▶ Supplied information:
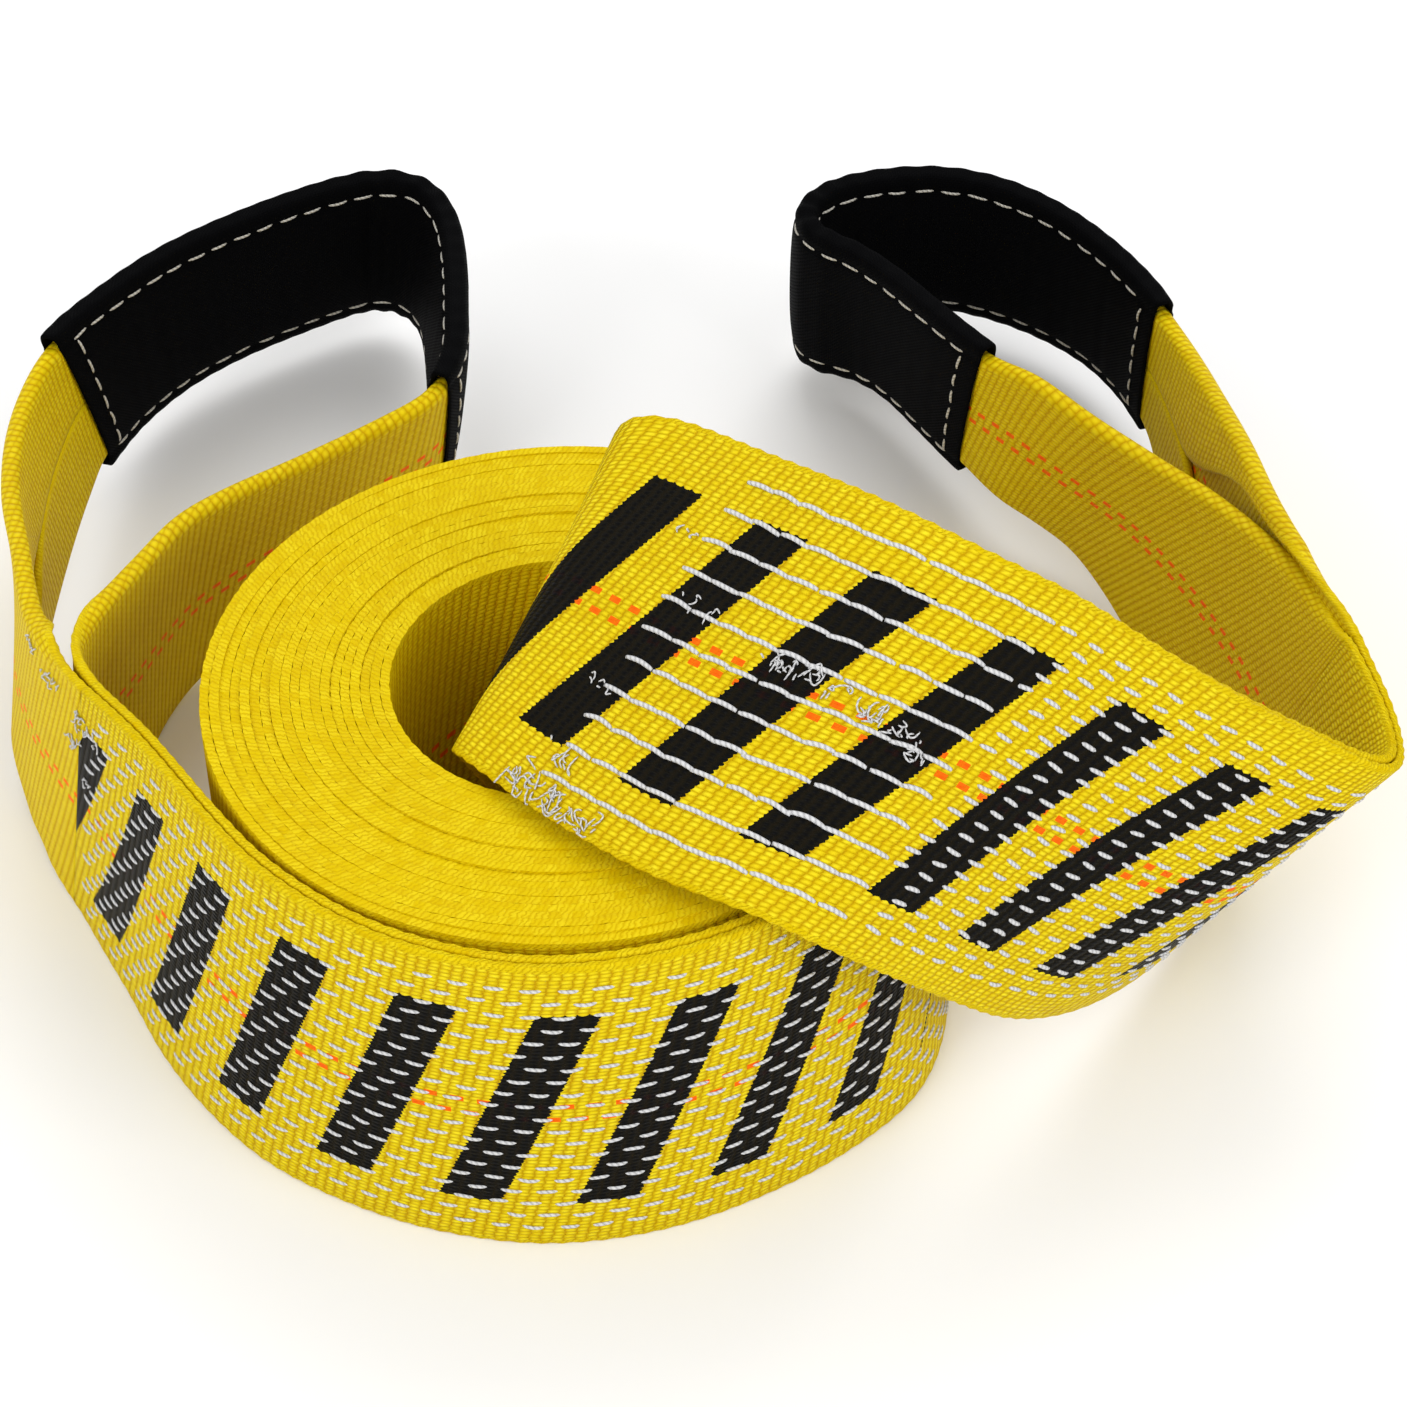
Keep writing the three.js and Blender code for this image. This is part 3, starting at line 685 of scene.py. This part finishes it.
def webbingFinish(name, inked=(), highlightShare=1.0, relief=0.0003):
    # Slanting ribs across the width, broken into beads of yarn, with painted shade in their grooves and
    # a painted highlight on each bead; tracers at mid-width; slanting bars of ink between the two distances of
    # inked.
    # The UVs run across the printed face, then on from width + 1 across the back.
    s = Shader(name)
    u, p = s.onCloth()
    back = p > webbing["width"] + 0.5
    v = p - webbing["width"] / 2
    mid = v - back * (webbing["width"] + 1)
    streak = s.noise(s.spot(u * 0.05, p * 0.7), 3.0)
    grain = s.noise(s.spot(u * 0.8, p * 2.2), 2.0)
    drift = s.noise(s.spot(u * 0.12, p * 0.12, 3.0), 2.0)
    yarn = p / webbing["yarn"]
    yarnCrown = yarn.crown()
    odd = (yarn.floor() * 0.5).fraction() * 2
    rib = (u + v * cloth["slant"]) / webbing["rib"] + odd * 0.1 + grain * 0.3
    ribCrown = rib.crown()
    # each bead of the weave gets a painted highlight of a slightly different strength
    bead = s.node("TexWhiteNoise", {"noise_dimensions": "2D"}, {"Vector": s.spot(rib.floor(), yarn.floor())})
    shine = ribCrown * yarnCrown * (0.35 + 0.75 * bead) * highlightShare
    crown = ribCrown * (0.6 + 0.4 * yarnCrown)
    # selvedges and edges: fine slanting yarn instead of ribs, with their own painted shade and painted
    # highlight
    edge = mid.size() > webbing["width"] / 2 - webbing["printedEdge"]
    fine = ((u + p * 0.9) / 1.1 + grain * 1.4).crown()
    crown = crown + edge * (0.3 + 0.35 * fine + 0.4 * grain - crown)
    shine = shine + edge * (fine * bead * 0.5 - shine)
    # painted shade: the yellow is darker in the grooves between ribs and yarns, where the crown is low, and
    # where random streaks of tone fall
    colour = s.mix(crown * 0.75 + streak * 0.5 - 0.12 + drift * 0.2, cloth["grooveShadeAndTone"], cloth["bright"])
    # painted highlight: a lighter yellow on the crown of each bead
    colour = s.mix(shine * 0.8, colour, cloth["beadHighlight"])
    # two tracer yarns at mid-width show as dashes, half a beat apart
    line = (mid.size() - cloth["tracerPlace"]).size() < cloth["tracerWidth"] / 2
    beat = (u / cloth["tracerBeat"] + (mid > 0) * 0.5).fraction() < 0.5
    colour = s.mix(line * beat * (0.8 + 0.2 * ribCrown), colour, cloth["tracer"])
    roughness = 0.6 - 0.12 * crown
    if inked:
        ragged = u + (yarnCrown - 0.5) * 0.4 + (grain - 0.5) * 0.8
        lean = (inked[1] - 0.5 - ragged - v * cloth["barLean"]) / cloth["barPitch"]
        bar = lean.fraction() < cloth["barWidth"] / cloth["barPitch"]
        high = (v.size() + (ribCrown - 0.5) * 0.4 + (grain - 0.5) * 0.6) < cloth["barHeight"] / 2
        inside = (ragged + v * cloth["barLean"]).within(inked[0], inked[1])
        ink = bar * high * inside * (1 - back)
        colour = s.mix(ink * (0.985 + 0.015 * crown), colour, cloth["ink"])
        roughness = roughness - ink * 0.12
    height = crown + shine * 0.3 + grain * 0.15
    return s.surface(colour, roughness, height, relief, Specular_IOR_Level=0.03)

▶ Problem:
Quote the whole listing above, leaving nothing out.

▶ Task response:
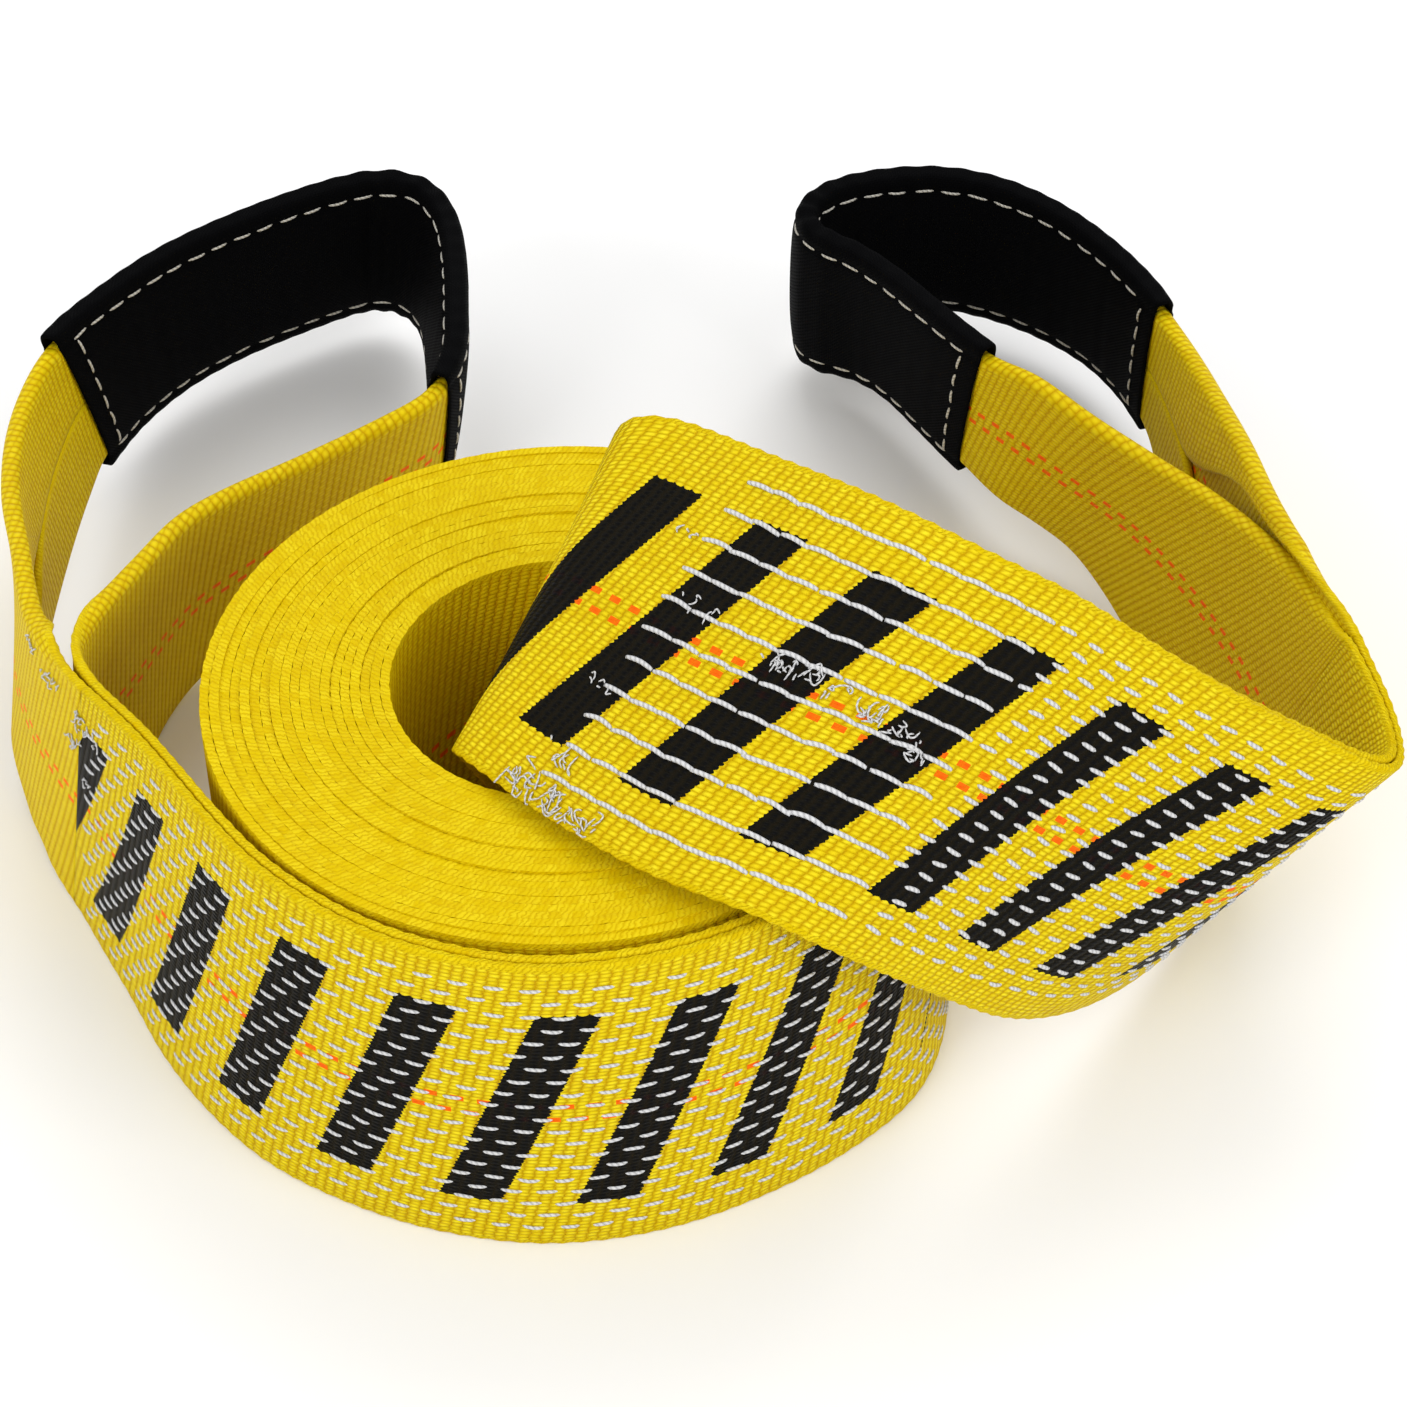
Keep writing the three.js and Blender code for this image. This is part 3, starting at line 685 of scene.py. This part finishes it.
def webbingFinish(name, inked=(), highlightShare=1.0, relief=0.0003):
    # Slanting ribs across the width, broken into beads of yarn, with painted shade in their grooves and
    # a painted highlight on each bead; tracers at mid-width; slanting bars of ink between the two distances of
    # inked.
    # The UVs run across the printed face, then on from width + 1 across the back.
    s = Shader(name)
    u, p = s.onCloth()
    back = p > webbing["width"] + 0.5
    v = p - webbing["width"] / 2
    mid = v - back * (webbing["width"] + 1)
    streak = s.noise(s.spot(u * 0.05, p * 0.7), 3.0)
    grain = s.noise(s.spot(u * 0.8, p * 2.2), 2.0)
    drift = s.noise(s.spot(u * 0.12, p * 0.12, 3.0), 2.0)
    yarn = p / webbing["yarn"]
    yarnCrown = yarn.crown()
    odd = (yarn.floor() * 0.5).fraction() * 2
    rib = (u + v * cloth["slant"]) / webbing["rib"] + odd * 0.1 + grain * 0.3
    ribCrown = rib.crown()
    # each bead of the weave gets a painted highlight of a slightly different strength
    bead = s.node("TexWhiteNoise", {"noise_dimensions": "2D"}, {"Vector": s.spot(rib.floor(), yarn.floor())})
    shine = ribCrown * yarnCrown * (0.35 + 0.75 * bead) * highlightShare
    crown = ribCrown * (0.6 + 0.4 * yarnCrown)
    # selvedges and edges: fine slanting yarn instead of ribs, with their own painted shade and painted
    # highlight
    edge = mid.size() > webbing["width"] / 2 - webbing["printedEdge"]
    fine = ((u + p * 0.9) / 1.1 + grain * 1.4).crown()
    crown = crown + edge * (0.3 + 0.35 * fine + 0.4 * grain - crown)
    shine = shine + edge * (fine * bead * 0.5 - shine)
    # painted shade: the yellow is darker in the grooves between ribs and yarns, where the crown is low, and
    # where random streaks of tone fall
    colour = s.mix(crown * 0.75 + streak * 0.5 - 0.12 + drift * 0.2, cloth["grooveShadeAndTone"], cloth["bright"])
    # painted highlight: a lighter yellow on the crown of each bead
    colour = s.mix(shine * 0.8, colour, cloth["beadHighlight"])
    # two tracer yarns at mid-width show as dashes, half a beat apart
    line = (mid.size() - cloth["tracerPlace"]).size() < cloth["tracerWidth"] / 2
    beat = (u / cloth["tracerBeat"] + (mid > 0) * 0.5).fraction() < 0.5
    colour = s.mix(line * beat * (0.8 + 0.2 * ribCrown), colour, cloth["tracer"])
    roughness = 0.6 - 0.12 * crown
    if inked:
        ragged = u + (yarnCrown - 0.5) * 0.4 + (grain - 0.5) * 0.8
        lean = (inked[1] - 0.5 - ragged - v * cloth["barLean"]) / cloth["barPitch"]
        bar = lean.fraction() < cloth["barWidth"] / cloth["barPitch"]
        high = (v.size() + (ribCrown - 0.5) * 0.4 + (grain - 0.5) * 0.6) < cloth["barHeight"] / 2
        inside = (ragged + v * cloth["barLean"]).within(inked[0], inked[1])
        ink = bar * high * inside * (1 - back)
        colour = s.mix(ink * (0.985 + 0.015 * crown), colour, cloth["ink"])
        roughness = roughness - ink * 0.12
    height = crown + shine * 0.3 + grain * 0.15
    return s.surface(colour, roughness, height, relief, Specular_IOR_Level=0.03)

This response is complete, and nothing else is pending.